Latin America's Migrants Trying To Reach The U.S.: Risk It All, Fail, Repeat

Searching for a safe home, many Latin American migrants are forced to try, time after time, getting turned away, and then risk everything again.

Photograph of thousands of migrants marching  to the US-Mexican border under the rain.

06 June 2022, Mexico, Tapachula: Thousands of migrants set off north on foot under the rain.

Daniel Diaz/ZUMA
Alejandra Pataro

BUENOS AIRES — With gangsters breathing down his neck, Maynor sold all of his possessions in Honduras, took his wife and three kids aged 11, 8 and 5, and set out northwards. He was leaving home for good, for the third time.

"I had to leave my country several times," he said, "but was deported." He was now trying to enter the U.S. again, but the family had become stuck in Mexico: "Things are really, really bad for us right now."

Migration in Latin America is no longer a linear process, taking migrants from one place to another. It goes in several directions.
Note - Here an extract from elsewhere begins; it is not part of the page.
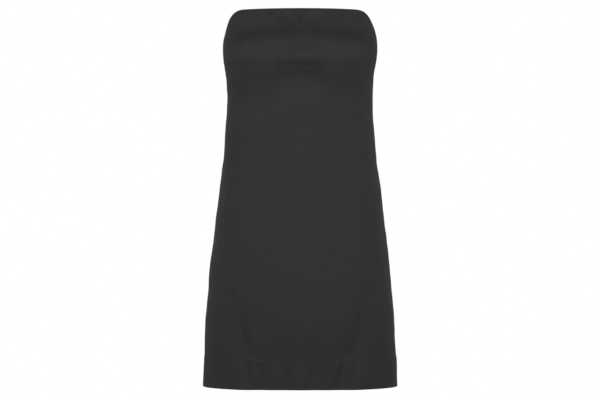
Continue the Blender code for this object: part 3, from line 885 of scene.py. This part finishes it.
def ringAcross(mesh, centre, outer, inner, halfWidth, steps=20):
    # a flat-sided ring round a bar that runs along X
    loops = []
    for radius, x in ((outer, -halfWidth), (outer, halfWidth), (inner, halfWidth), (inner, -halfWidth)):
        loops.append([
            mesh.verts.new((
                x, centre[0] + radius * math.cos(2 * math.pi * i / steps), centre[1] + radius * math.sin(2 * math.pi * i / steps)
            ))
            for i in range(steps)
        ])
    for k in range(4):
        first, second = loops[k], loops[(k + 1) % 4]
        for i in range(steps):
            mesh.faces.new((first[i], first[(i + 1) % steps], second[(i + 1) % steps], second[i]))


def metalPiece(name, mesh, bevel, body, node):
    bmesh.ops.recalc_face_normals(mesh, faces=mesh.faces)
    data = bpy.data.meshes.new(name)
    mesh.to_mesh(data)
    mesh.free()
    made = addObject(name, data, satinEnamel)
    edge = made.modifiers.new("edges", "BEVEL")
    edge.width = bevel
    edge.segments = 3
    edge.limit_method = "ANGLE"
    edge.angle_limit = math.radians(40.0)
    seen = made.evaluated_get(bpy.context.evaluated_depsgraph_get())
    finished = bpy.data.meshes.new_from_object(seen)
    made.modifiers.clear()
    made.data = finished
    bpy.data.meshes.remove(data)
    markEdges(finished)
    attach(made, body)
    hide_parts(node)
    return made


def markEdges(mesh):
    # bare metal shows where the surface turns sharply
    work = bmesh.new()
    work.from_mesh(mesh)
    sharp = [min(1.0, max((e.calc_face_angle(0.0) for e in v.link_edges), default=0.0) / 0.5) for v in work.verts]
    work.free()
    worn = mesh.attributes.new("edgeWear", "FLOAT", "POINT")
    worn.data.foreach_set("value", sharp)


def zipSlider():
    mesh = bmesh.new()
    bodyIn = sliderLow.y
    bodyOut = bodyIn + metal["bodyDepth"]
    top = sliderHigh.z
    middle = top - metal["bodyHeight"] / 2
    wing = metal["bodyDepth"] * 0.32
    shield = [
        (-0.50, 0.50), (-0.50, 0.05), (-0.34, -0.42), (-0.26, -0.50), (0.26, -0.50), (0.34, -0.42), (0.50, 0.05), (0.50, 0.50),
        (0.22, 0.50), (0.0, 0.42), (-0.22, 0.50),
    ]
    outline = [(x * metal["bodyWidth"], middle + z * metal["bodyHeight"]) for x, z in shield]
    prism(mesh, outline, bodyIn, bodyIn + wing)
    prism(mesh, outline, bodyOut - wing, bodyOut)
    post = roundedBox(0.0009, 0.0030, 0.0005, (0.0, top - 0.0040))
    prism(mesh, post, bodyIn + wing * 0.5, bodyOut - wing * 0.5)
    plateOut = barDepth - metal["barStandOff"]
    plateIn = plateOut - metal["plateDepth"]
    neck = roundedBox(metal["neckWidth"] / 2, 0.0018, 0.0003, (0.0, top - 0.0026))
    prism(mesh, neck, bodyOut - wing * 0.5, plateIn + metal["plateDepth"] * 0.5)
    prism(mesh, roundedBox(metal["plateWidth"] / 2, metal["plateHeight"] / 2, 0.0016, (0.0, barHeight)), plateIn, plateOut)
    for side in (-1, 1):
        middleX = side * metal["cheekApart"]
        outline = [(plateIn + metal["plateDepth"] * 0.5, barHeight - metal["cheekRadius"])]
        for step in range(13):
            turn = -math.pi / 2 + math.pi * step / 12
            outline.append((barDepth + metal["cheekRadius"] * math.cos(turn), barHeight + metal["cheekRadius"] * math.sin(turn)))
        outline.append((plateIn + metal["plateDepth"] * 0.5, barHeight + metal["cheekRadius"]))
        prism(mesh, outline, middleX - metal["cheekWidth"] / 2, middleX + metal["cheekWidth"] / 2, "X")
    rod = [
        (barDepth + metal["barRadius"] * math.cos(math.pi * i / 8), barHeight + metal["barRadius"] * math.sin(math.pi * i / 8))
        for i in range(16)
    ]
    prism(mesh, rod, -metal["cheekApart"], metal["cheekApart"], "X")
    return metalPiece("zipSlider", mesh, metal["bevel"] * 0.6, "dress", "zip_slider")


def tabSide():
    points = [(0.0010, metal["tabShankWidth"] / 2), (metal["tabShankLength"], metal["tabShankWidth"] / 2)]
    low = metal["tabLength"] - metal["tabWidth"] / 2
    for step in range(1, 13):
        share = step / 12
        half = metal["tabShankWidth"] / 2 + (metal["tabWidth"] - metal["tabShankWidth"]) / 2 * float(smoothStep(share))
        points.append((metal["tabShankLength"] + (low - metal["tabShankLength"]) * share, half))
    for step in range(1, 12):
        turn = math.pi / 2 * step / 12
        points.append((low + metal["tabWidth"] / 2 * math.sin(turn), metal["tabWidth"] / 2 * math.cos(turn)))
    return points


def zipPullTab():
    mesh = bmesh.new()
    side = tabSide()
    outline = [(x, barHeight - down) for down, x in side] + [(0.0, barHeight - metal["tabLength"])]
    outline += [(-x, barHeight - down) for down, x in reversed(side)]
    half = metal["tabThickness"] / 2
    prism(mesh, outline, barDepth - half, barDepth + half)
    ringAcross(mesh, (barDepth, barHeight), metal["eyeRadius"], metal["eyeBore"], 0.0011)
    return metalPiece("zipPullTab", mesh, metal["bevel"], "pull_tab", "zip_pull_tab")


slider = zipSlider()
pullTab = zipPullTab()
print("slider and tab made")


# Floor, light and camera

studio = {
    "cameraAt": (0.0, -4.8, -0.3195),
    "lens": 144.0,
    "floorHeight": -1.25,
    "floorRadius": 5.0,
    "worldLight": 0.70,
    "lampRound": (-46.0, 46.0, 150.0, -150.0),    # degrees round the dress from the front
    "lampHalfAngle": 4.6,
    "lampDistance": 6.0,
    "lampRise": 46.5,
    "lampAim": -0.26,
    "lampBlend": 0.45,
    "lampSize": 0.22,
    "lampPower": 458.0,
}


def softLamp(name, roundAngle):
    turn, rise = math.radians(roundAngle), math.radians(studio["lampRise"])
    light = bpy.data.lights.new(name, "SPOT")
    light.energy = studio["lampPower"]
    light.shadow_soft_size = studio["lampSize"]
    light.spot_size = math.radians(2 * studio["lampHalfAngle"])
    light.spot_blend = studio["lampBlend"]
    lamp = bpy.data.objects.new(name, light)
    bpy.context.scene.collection.objects.link(lamp)
    aim = Vector((0.0, 0.0, studio["lampAim"]))
    away = Vector((math.sin(turn) * math.cos(rise), -math.cos(turn) * math.cos(rise), math.sin(rise)))
    lamp.location = aim + studio["lampDistance"] * away
    lamp.rotation_euler = (-away).to_track_quat("-Z", "Y").to_euler()
    return lamp


def paleFloor():
    mesh = bmesh.new()
    bmesh.ops.create_circle(mesh, cap_ends=True, segments=96, radius=studio["floorRadius"])
    bmesh.ops.translate(mesh, verts=mesh.verts, vec=(0.0, 0.0, studio["floorHeight"]))
    data = bpy.data.meshes.new("floor")
    mesh.to_mesh(data)
    mesh.free()
    material, tree, shader = newFinish("paleFloor", 0.9)
    coordinates = tree.nodes.new("ShaderNodeTexCoord")
    clouds = placed(tree, mottle, Place=coordinates.outputs["Object"], Size=1.5, Fine=30.0, Strength=0.2)
    tree.links.new(blendOf(tree, clouds.outputs[0], (0.86, 0.86, 0.86), (0.90, 0.90, 0.90)), shader.inputs["Base Color"])
    # the floor fades out into the white round it
    distance = tree.nodes.new("ShaderNodeVectorMath")
    distance.operation = "LENGTH"
    tree.links.new(coordinates.outputs["Object"], distance.inputs[0])
    fade = tree.nodes.new("ShaderNodeMapRange")
    fade.interpolation_type = "SMOOTHSTEP"
    for key, value in (("From Min", 1.3), ("From Max", 4.8), ("To Min", 1.0), ("To Max", 0.0)):
        fade.inputs[key].default_value = value
    tree.links.new(distance.outputs["Value"], fade.inputs["Value"])
    tree.links.new(fade.outputs[0], shader.inputs["Alpha"])
    floor = addObject("floor", data, material)
    return floor


def paleWorld():
    world = bpy.data.worlds.new("studio")
    bpy.context.scene.world = world
    world.use_nodes = True
    tree = world.node_tree
    background = tree.nodes["Background"]
    background.inputs["Color"].default_value = (1.0, 1.0, 1.0, 1.0)
    seen = tree.nodes.new("ShaderNodeLightPath").outputs["Is Camera Ray"]
    strength = math2(tree, "MULTIPLY_ADD", seen, 1.0 - studio["worldLight"], studio["worldLight"])
    tree.links.new(strength, background.inputs["Strength"])


paleFloor()
paleWorld()
for count, roundAngle in enumerate(studio["lampRound"]):
    softLamp(f"softLamp{count + 1}", roundAngle)
camera = bpy.data.objects.new("camera", bpy.data.cameras.new("camera"))
bpy.context.scene.collection.objects.link(camera)
camera.location = studio["cameraAt"]
camera.rotation_euler = (math.radians(90.0), 0.0, 0.0)
camera.data.lens = studio["lens"]
camera.data.sensor_width = 36.0
camera.data.clip_end = 60.0
bpy.context.scene.camera = camera
bpy.context.scene.view_settings.view_transform = "Standard"
print("studio made")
Certain routes will take you to one country as a stopover to another, but really, it's more a lengthy ordeal than a layover, and the winners are those who can find that receptive, welcoming community offering work and a better life.

The aid agency Doctors Without Borders (MSF) calls this an international, multidirectional phenomenon that may include recurring trips to and from a home country.

Marisol Quiceno, MSF's Advocacy chief for Latin America, told Clarín that migrants "are constantly looking for opportunities and for food security, dignified work opportunities (and) healthcare access." These are the "minimum basics of survival," she said, adding that people will keep looking if they did not find them the first time around.